[Listed records]
===============

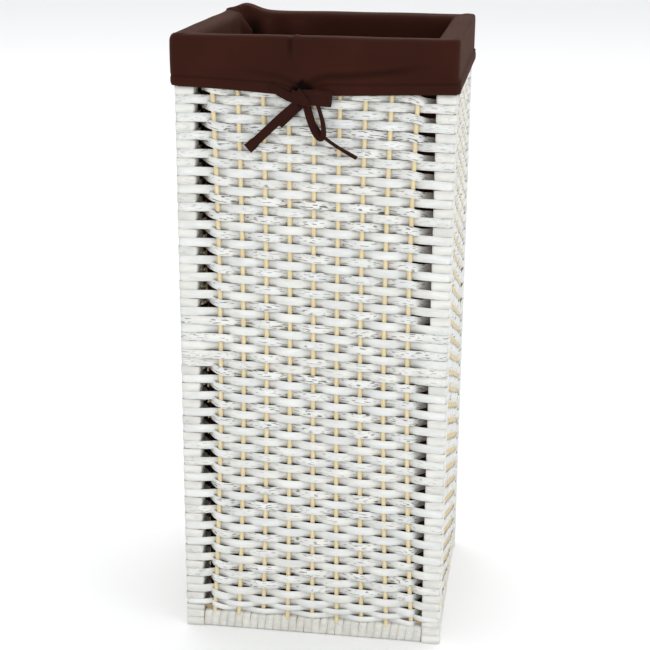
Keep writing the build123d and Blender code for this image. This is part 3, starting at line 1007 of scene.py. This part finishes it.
left_tail, left_line = ribbon("tie_tail_left", LEFT_TAIL, (FACE, FACE), width=8.8 * MM,
                              thickness=1.5 * MM, flare=0.2)
right_tail, right_line = ribbon("tie_tail_right", RIGHT_TAIL, ((0.5, -0.1, 0.8), (0.35, -0.12, 0.9)),
                                thickness=1.4 * MM, flare=0.1)
for tail, line, exit_place, length in (
    (left_tail, left_line, LEFT_TAIL[0], 0.0696), (right_tail, right_line, RIGHT_TAIL[0], 0.0746),
):
    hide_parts("tie_tails")


# ================================================================ floor and light
def make_floor():
    """A plain pale floor."""
    reach, count = 9.0, 9
    steps = np.linspace(-reach, reach, count)
    vertices = [(x, y, 0.0) for y in steps for x in steps]
    corners = [j * count + i for j in range(count - 1) for i in range(count - 1)]
    faces = [(first, first + 1, first + count + 1, first + count) for first in corners]
    mesh = bpy.data.meshes.new("floor")
    mesh.from_pydata(vertices, [], faces)
    floor = bpy.data.objects.new("floor", mesh)
    bpy.context.scene.collection.objects.link(floor)
    material, shader, node, link = new_material("pale_floor")
    coords = node("ShaderNodeTexCoord").outputs["Object"]
    cloudy = node("ShaderNodeTexNoise", {"Vector": coords, "Scale": 0.8}).outputs["Fac"]
    link(mix(node, cloudy, (0.90, 0.90, 0.90), (0.92, 0.92, 0.92)), shader.inputs["Base Color"])
    shader.inputs["Roughness"].default_value = 0.9
    floor.data.materials.append(material)


def area_light(name, place, size, power, colour=(1, 1, 1)):
    """A soft square light aimed at the middle of the basket."""
    data = bpy.data.lights.new(name, "AREA")
    data.size = size
    data.energy = power
    data.color = colour
    light = bpy.data.objects.new(name, data)
    light.location = place
    light.rotation_euler = (Vector((0, 0, 0.35)) - Vector(place)).to_track_quat("-Z", "Y").to_euler()
    bpy.context.scene.collection.objects.link(light)


def light_scene():
    """A bright room of soft light with a key light from the right."""
    world = bpy.data.worlds.new("studio")
    bpy.context.scene.world = world
    world.use_nodes = True
    background = world.node_tree.nodes["Background"]
    background.inputs["Color"].default_value = (0.985, 0.99, 1.0, 1)
    background.inputs["Strength"].default_value = 0.95
    area_light("key", (2.3, -1.2, 1.5), 1.2, 9)
    area_light("front", (0.1, -2.4, 0.95), 1.0, 10)
    area_light("ceiling", (0.0, 2.0, 4.5), 6.0, 90)
    bpy.context.scene.view_settings.view_transform = "Standard"


make_floor()
light_scene()
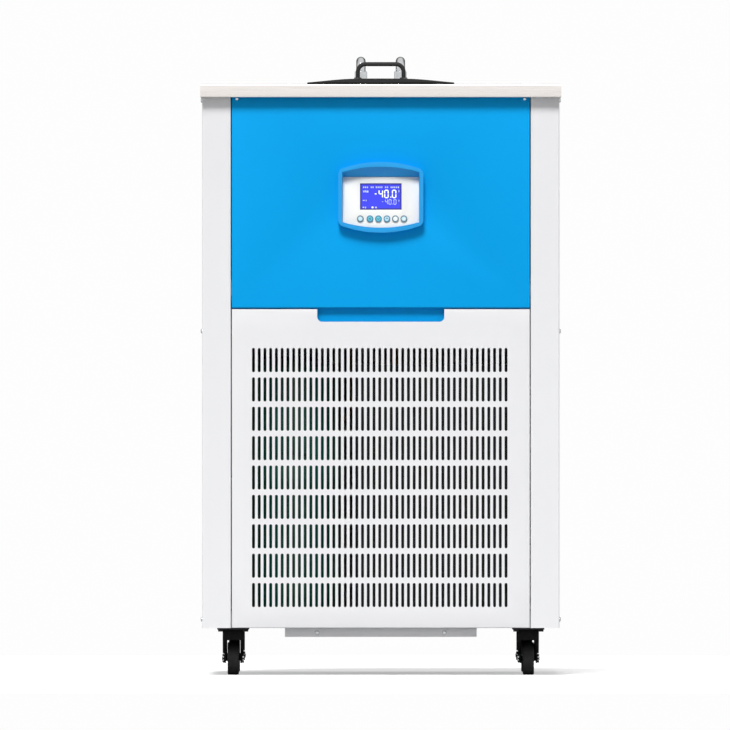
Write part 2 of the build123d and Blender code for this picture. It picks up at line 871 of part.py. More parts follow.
# Caster plates: the four square top plates under the base pan
with BuildPart() as caster_plates:
    with BuildSketch(Plane.XY.offset(caster_height)):
        with GridLocations(2 * caster_x, 2 * caster_y, 2, 2):
            Rectangle(caster_plate, caster_plate)
    extrude(amount=-caster_plate_sheet)
keep(caster_plates, "caster_plates")


def caster(number, x, y):
    """Swivelling fork with its axle, and the wheel that turns on it. The wheel trails to the rear."""
    axle_y = y + caster_trail
    leg_inside = fork_width / 2 - fork_leg
    toe_outside = leg_inside + fork_toe
    crown_top = caster_height - caster_plate_sheet - running_clearance
    with BuildPart() as fork:
        with BuildSketch(Plane.YZ.offset(x)):
            with BuildLine():
                Polyline(
                    (y - fork_length / 2, crown_top),
                    (y - fork_length / 2, fork_crown_height),
                    (axle_y - fork_boss, fork_shoulder_height),
                    (axle_y + fork_boss, fork_shoulder_height),
                    (axle_y + fork_boss, fork_crown_height),
                    (y + fork_length / 2, crown_top),
                    close=True,
                )
            make_face()
        extrude(amount=fork_width / 2, both=True)
        with BuildSketch(Plane.YZ.offset(x)):
            with Locations((axle_y, (fork_toe_height + fork_shoulder_height) / 2)):
                Rectangle(2 * fork_boss, fork_shoulder_height - fork_toe_height)
        extrude(amount=toe_outside, both=True)
        with BuildSketch(Plane.YZ.offset(x)):
            with Locations((axle_y, wheel_radius)):
                RegularPolygon(axle_head / 2, 6, major_radius=False)
        extrude(amount=toe_outside + axle_head_thickness, both=True)
        with BuildSketch(Plane.YZ.offset(x)):
            with Locations((axle_y, fork_crown_height / 2)):
                Rectangle(4 * wheel_radius, fork_crown_height)
        extrude(amount=leg_inside, both=True, mode=Mode.SUBTRACT)
        with BuildSketch(Plane.YZ.offset(x)):
            with Locations((axle_y, wheel_radius)):
                Circle(axle_radius)
        extrude(amount=leg_inside, both=True)
    keep(fork, f"caster_fork_{number}")
    with BuildPart() as wheel:
        with BuildSketch(Plane.YZ.offset(x)):
            with Locations((axle_y, wheel_radius)):
                RegularPolygon(
                    wheel_radius, wheel_flats, major_radius=False, rotation=180 / wheel_flats
                )
                Circle(axle_radius + running_clearance, mode=Mode.SUBTRACT)
        extrude(amount=wheel_width / 2, both=True)
    keep(wheel, f"caster_wheel_{number}")


caster(1, -caster_x, -caster_y)
caster(2, caster_x, -caster_y)
caster(3, -caster_x, caster_y)
caster(4, caster_x, caster_y)
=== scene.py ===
import math
from itertools import product

import bmesh
import bpy
from mathutils import Matrix, Vector


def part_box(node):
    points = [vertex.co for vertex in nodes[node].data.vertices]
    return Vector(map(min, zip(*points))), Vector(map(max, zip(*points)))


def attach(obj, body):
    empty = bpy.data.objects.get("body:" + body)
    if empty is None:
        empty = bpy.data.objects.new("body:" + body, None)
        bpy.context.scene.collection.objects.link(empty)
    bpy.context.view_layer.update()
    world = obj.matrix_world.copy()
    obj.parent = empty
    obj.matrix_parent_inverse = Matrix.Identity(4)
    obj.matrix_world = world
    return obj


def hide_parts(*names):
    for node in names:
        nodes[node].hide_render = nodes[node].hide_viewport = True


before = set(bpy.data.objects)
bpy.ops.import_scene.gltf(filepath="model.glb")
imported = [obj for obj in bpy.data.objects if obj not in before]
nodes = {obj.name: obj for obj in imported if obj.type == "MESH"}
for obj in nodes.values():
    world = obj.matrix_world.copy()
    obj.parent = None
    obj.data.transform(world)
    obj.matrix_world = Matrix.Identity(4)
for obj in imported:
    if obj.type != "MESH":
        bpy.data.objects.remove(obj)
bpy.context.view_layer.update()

# Recirculating chiller, dressed. Metres, +Z up, the control pod faces -Y.
MM = 0.001
CABINET = "cabinet"

# Points closer than this are one point.
WELD = 1e-6

# Noise seldom leaves this part of its range.
NOISE_LOW, NOISE_HIGH = 0.3, 0.7


# Colours and nodes

def linear(hex_colour, alpha=1.0):
    """Turns an sRGB hex colour into the linear values that a shader takes."""
    channels = [int(hex_colour[i:i + 2], 16) / 255 for i in (1, 3, 5)]
    curve = [c / 12.92 if c <= 0.04045 else ((c + 0.055) / 1.055) ** 2.4 for c in channels]
    return (*curve, alpha)


def add(tree, kind, links=(), **settings):
    """Adds a node, sets its properties or inputs by name, and links other nodes' outputs to it."""
    node = tree.nodes.new(kind)
    for key, value in settings.items():
        if hasattr(node, key):
            setattr(node, key, value)
        else:
            node.inputs[key.replace("_", " ")].default_value = value
    for output, name in links:
        tree.links.new(output, node.inputs[name])
    return node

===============

[To be done] Repeat the entries above verbatim, but only from the line that has "caster(1, -caster_x, -caster_y)" down to the line that has "in imported if", inclusive.

[Expected answer]
caster(1, -caster_x, -caster_y)
caster(2, caster_x, -caster_y)
caster(3, -caster_x, caster_y)
caster(4, caster_x, caster_y)
=== scene.py ===
import math
from itertools import product

import bmesh
import bpy
from mathutils import Matrix, Vector


def part_box(node):
    points = [vertex.co for vertex in nodes[node].data.vertices]
    return Vector(map(min, zip(*points))), Vector(map(max, zip(*points)))


def attach(obj, body):
    empty = bpy.data.objects.get("body:" + body)
    if empty is None:
        empty = bpy.data.objects.new("body:" + body, None)
        bpy.context.scene.collection.objects.link(empty)
    bpy.context.view_layer.update()
    world = obj.matrix_world.copy()
    obj.parent = empty
    obj.matrix_parent_inverse = Matrix.Identity(4)
    obj.matrix_world = world
    return obj


def hide_parts(*names):
    for node in names:
        nodes[node].hide_render = nodes[node].hide_viewport = True


before = set(bpy.data.objects)
bpy.ops.import_scene.gltf(filepath="model.glb")
imported = [obj for obj in bpy.data.objects if obj not in before]
nodes = {obj.name: obj for obj in imported if obj.type == "MESH"}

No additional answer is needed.